Information Warfare: May 14, 2002


Information Warfare operations in Afghanistan are covering a lot of bases, most of them out of sight of the media. The United States is supporting Afghan media organizations to get back into business, at least those that intend to practice basic journalism (reporting the news) and not those that are propaganda operations for one faction or another. The U.S. is still broadcasting radio programming into Afghanistan in the major languages. There are also continuing efforts by civil affairs troops and psychological warfare units to improve the U.S. image within Afghanistan. These efforts are difficult because of the culture of corruption within Afghanistan. The local tribal chief or warlord expects to receive the goodies from foreigners, and then distribute them as he sees fit. But the American policy is to get the aid down to the people who need it. This is causing some friction so far, and threats by the local strongmen. But no one wants a visit from U.S. troops or warplanes, so the unhappiness has not gotten physical in most cases.

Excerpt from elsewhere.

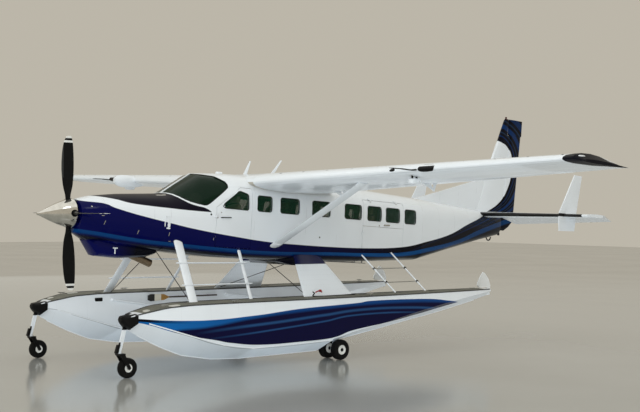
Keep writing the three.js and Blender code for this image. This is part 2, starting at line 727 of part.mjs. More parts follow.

There are continuing efforts to get Americas point of view on the Afghanistan war out to Moslem media. This is hampered by the Moslem world's focus on what's going on in Israel. Then again, with Afghanistan off the radar in the Moslem media, there is less negative and erroneous reporting to deal with. And then there are newspapers in countries like Pakistan. No one is saying anything about this, but the traditional way to get positive press in Pakistan, where the U.S. needs favorable coverage, is to use cash. The CIA has, in the past, played by the local rules and bribed journalists in competition with the local government and political parties.